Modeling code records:
-- begin --

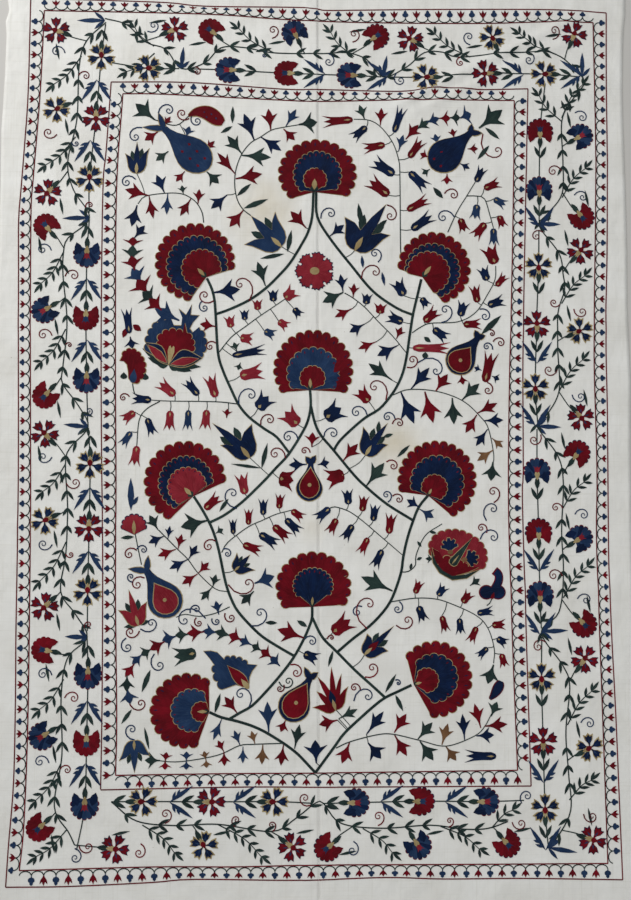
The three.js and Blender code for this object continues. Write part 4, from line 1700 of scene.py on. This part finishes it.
def sew_flower_stems(work: Work, vines: Sequence[Sequence[Vector]]) -> None:
    """Sews the border's flowers with their stems and leaves.

    Args:
        work: The border's canvases.
        vines: The winding vines, which the outer flowers grow from.
    """
    stems = [smooth_line(points, 14) for points in STRAIGHT_STEMS]
    for line in stems:
        work[G].ribbon(line, lambda share: 2.8, 0)
    middles = [Vector((x, y)) for _, flowers in FLOWER_ROWS for _, x, y in flowers]
    for facing, flowers in FLOWER_ROWS:
        run = Vector((math.cos(facing), math.sin(facing)))
        before = None
        for bloom, x, y in flowers:
            middle = Vector((x, y))
            if (nearest_stem(middle, stems) - middle).length < ON_STEM:
                feathered = before is not None and (middle - before).length < FEATHER_GAP
                sew_leaf_pairs(work, middle, facing, feathered)
                BorderFlower(bloom, (x, y), facing).sew(work)
                before = middle
                continue
            others = [other for other in middles if 1 < (other - middle).length < PARTNER_GAP]
            away = (middle - others[0]).normalized() * 52 if others else run * -26
            foot = nearest_stem(middle + away, vines)
            turned = heading(tuple(foot), (x, y))
            sag = (foot + middle) / 2 - away * 0.12
            work[G].ribbon(smooth_line([tuple(foot), tuple(sag), (x, y)], 9), lambda share: 2.6, 0)
            BorderFlower(bloom, (x, y), turned, 33.0).sew(work)
            root = polar((x, y), turned + 1.9, 33)
            Leaf(G, root, polar(root, facing + 0.2, 44), 7).sew(work)


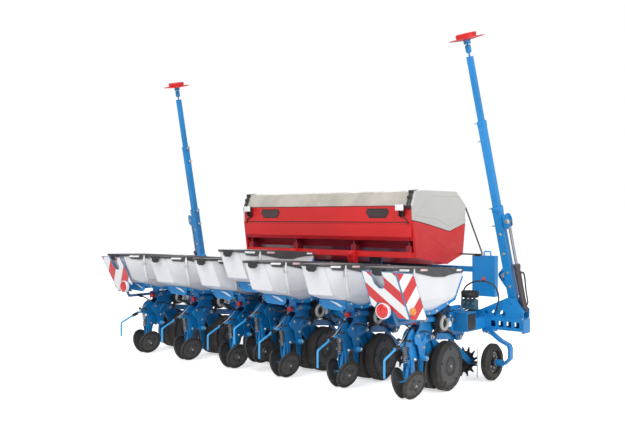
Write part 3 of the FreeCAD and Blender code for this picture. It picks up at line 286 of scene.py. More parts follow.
@dataclass(frozen=True)
class WheelFinish(Finish):
    """A wheel: rubber outside its rim and another colour inside, measured from the wheel's own axle.

    Attributes:
        rim: the rim's radius, in metres.
        face: the colour of the disc inside the rim.
        hub: the radius of the bright hub cap, or 0 for none.
        centre: a point on the axle.
        axle: the axle's direction.
        grooves: rings pressed into the disc, in a metre of radius, each darkened in colour as painted shade.
    """

    rim: float = 0.2
    face: Colour = (0.07, 0.07, 0.07)
    hub: float = 0.0
    centre: Point = (0.0, 0.0, 0.0)
    axle: Point = (1.0, 0.0, 0.0)
    grooves: float = 38.0

    DISC_ROUGHNESS = 0.42
    GROOVE_DEPTH = 0.0022

    def radius(self, graph: Graph) -> Socket:
        """The distance from the axle.

        Args:
            graph: the material's tree.

        Returns:
            The distance, in metres.
        """
        arm = graph.vectors("SUBTRACT", graph.place, self.centre)
        along = graph.vectors("DOT_PRODUCT", arm, self.axle)
        reach = graph.vectors("LENGTH", arm)
        squares = [graph.maths("MULTIPLY", length, length) for length in (reach, along)]
        return graph.maths("SQRT", graph.maths("MAXIMUM", graph.maths("SUBTRACT", *squares), 0.0))

    def build(self) -> bpy.types.Material:
        """Make the material.

        Returns:
            The material.
        """
        graph = Graph(self.name)
        radius = self.radius(graph)
        outside = graph.ramp(radius, self.rim - 0.0015, self.rim + 0.0015)
        colour = graph.blend(outside, self.face, self.tint(graph))
        if self.hub:
            colour = graph.blend(graph.ramp(radius, self.hub + 0.001, self.hub - 0.001), colour, CAP_TONE)
        rings = graph.maths("SINE", graph.maths("MULTIPLY", radius, self.grooves * 2 * math.pi))
        inside = graph.maths("SUBTRACT", 1.0, outside)
        pressed = graph.maths("MULTIPLY", graph.ramp(rings, 0.55, 0.95), inside)
        # The pressed rings are darkened towards the disc's dark tone: painted shade in the grooves, besides
        # their bump.
        colour = graph.blend(graph.maths("MULTIPLY", pressed, 0.45), colour, shade(self.face, 0.45))
        dents = graph.relief(pressed, -self.GROOVE_DEPTH)
        normal = graph.relief(graph.noise(self.grain, 2.0), self.depth, dents)
        roughness = graph.level(outside, self.DISC_ROUGHNESS, self.roughness)
        return graph.surface(self.dusted(graph, colour), roughness, normal)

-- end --

__Instruction__. Word for word, write out the data.

__Expected output__.
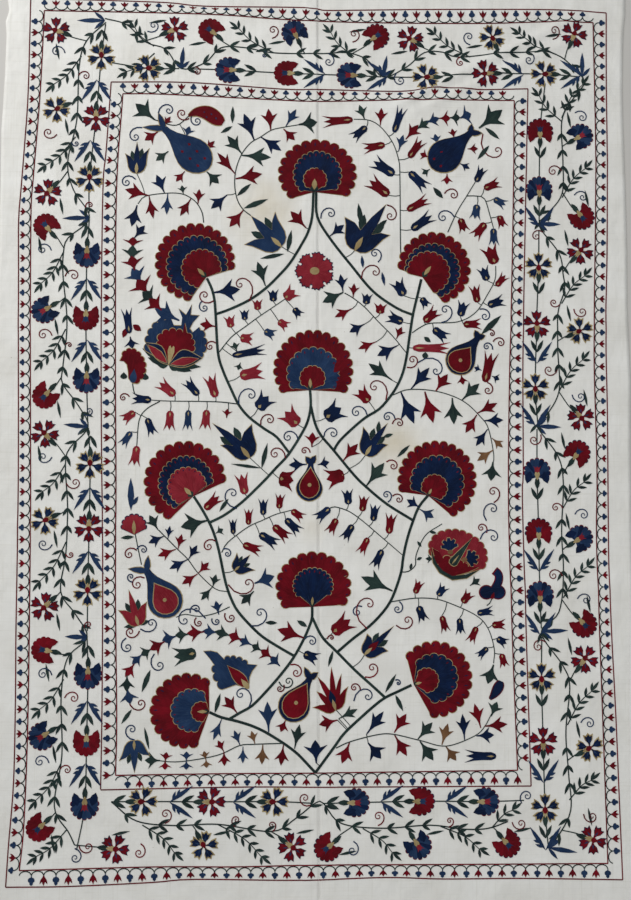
The three.js and Blender code for this object continues. Write part 4, from line 1700 of scene.py on. This part finishes it.
def sew_flower_stems(work: Work, vines: Sequence[Sequence[Vector]]) -> None:
    """Sews the border's flowers with their stems and leaves.

    Args:
        work: The border's canvases.
        vines: The winding vines, which the outer flowers grow from.
    """
    stems = [smooth_line(points, 14) for points in STRAIGHT_STEMS]
    for line in stems:
        work[G].ribbon(line, lambda share: 2.8, 0)
    middles = [Vector((x, y)) for _, flowers in FLOWER_ROWS for _, x, y in flowers]
    for facing, flowers in FLOWER_ROWS:
        run = Vector((math.cos(facing), math.sin(facing)))
        before = None
        for bloom, x, y in flowers:
            middle = Vector((x, y))
            if (nearest_stem(middle, stems) - middle).length < ON_STEM:
                feathered = before is not None and (middle - before).length < FEATHER_GAP
                sew_leaf_pairs(work, middle, facing, feathered)
                BorderFlower(bloom, (x, y), facing).sew(work)
                before = middle
                continue
            others = [other for other in middles if 1 < (other - middle).length < PARTNER_GAP]
            away = (middle - others[0]).normalized() * 52 if others else run * -26
            foot = nearest_stem(middle + away, vines)
            turned = heading(tuple(foot), (x, y))
            sag = (foot + middle) / 2 - away * 0.12
            work[G].ribbon(smooth_line([tuple(foot), tuple(sag), (x, y)], 9), lambda share: 2.6, 0)
            BorderFlower(bloom, (x, y), turned, 33.0).sew(work)
            root = polar((x, y), turned + 1.9, 33)
            Leaf(G, root, polar(root, facing + 0.2, 44), 7).sew(work)


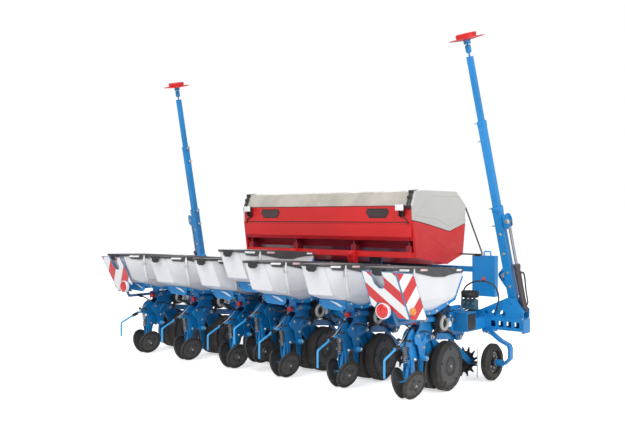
Write part 3 of the FreeCAD and Blender code for this picture. It picks up at line 286 of scene.py. More parts follow.
@dataclass(frozen=True)
class WheelFinish(Finish):
    """A wheel: rubber outside its rim and another colour inside, measured from the wheel's own axle.

    Attributes:
        rim: the rim's radius, in metres.
        face: the colour of the disc inside the rim.
        hub: the radius of the bright hub cap, or 0 for none.
        centre: a point on the axle.
        axle: the axle's direction.
        grooves: rings pressed into the disc, in a metre of radius, each darkened in colour as painted shade.
    """

    rim: float = 0.2
    face: Colour = (0.07, 0.07, 0.07)
    hub: float = 0.0
    centre: Point = (0.0, 0.0, 0.0)
    axle: Point = (1.0, 0.0, 0.0)
    grooves: float = 38.0

    DISC_ROUGHNESS = 0.42
    GROOVE_DEPTH = 0.0022

    def radius(self, graph: Graph) -> Socket:
        """The distance from the axle.

        Args:
            graph: the material's tree.

        Returns:
            The distance, in metres.
        """
        arm = graph.vectors("SUBTRACT", graph.place, self.centre)
        along = graph.vectors("DOT_PRODUCT", arm, self.axle)
        reach = graph.vectors("LENGTH", arm)
        squares = [graph.maths("MULTIPLY", length, length) for length in (reach, along)]
        return graph.maths("SQRT", graph.maths("MAXIMUM", graph.maths("SUBTRACT", *squares), 0.0))

    def build(self) -> bpy.types.Material:
        """Make the material.

        Returns:
            The material.
        """
        graph = Graph(self.name)
        radius = self.radius(graph)
        outside = graph.ramp(radius, self.rim - 0.0015, self.rim + 0.0015)
        colour = graph.blend(outside, self.face, self.tint(graph))
        if self.hub:
            colour = graph.blend(graph.ramp(radius, self.hub + 0.001, self.hub - 0.001), colour, CAP_TONE)
        rings = graph.maths("SINE", graph.maths("MULTIPLY", radius, self.grooves * 2 * math.pi))
        inside = graph.maths("SUBTRACT", 1.0, outside)
        pressed = graph.maths("MULTIPLY", graph.ramp(rings, 0.55, 0.95), inside)
        # The pressed rings are darkened towards the disc's dark tone: painted shade in the grooves, besides
        # their bump.
        colour = graph.blend(graph.maths("MULTIPLY", pressed, 0.45), colour, shade(self.face, 0.45))
        dents = graph.relief(pressed, -self.GROOVE_DEPTH)
        normal = graph.relief(graph.noise(self.grain, 2.0), self.depth, dents)
        roughness = graph.level(outside, self.DISC_ROUGHNESS, self.roughness)
        return graph.surface(self.dusted(graph, colour), roughness, normal)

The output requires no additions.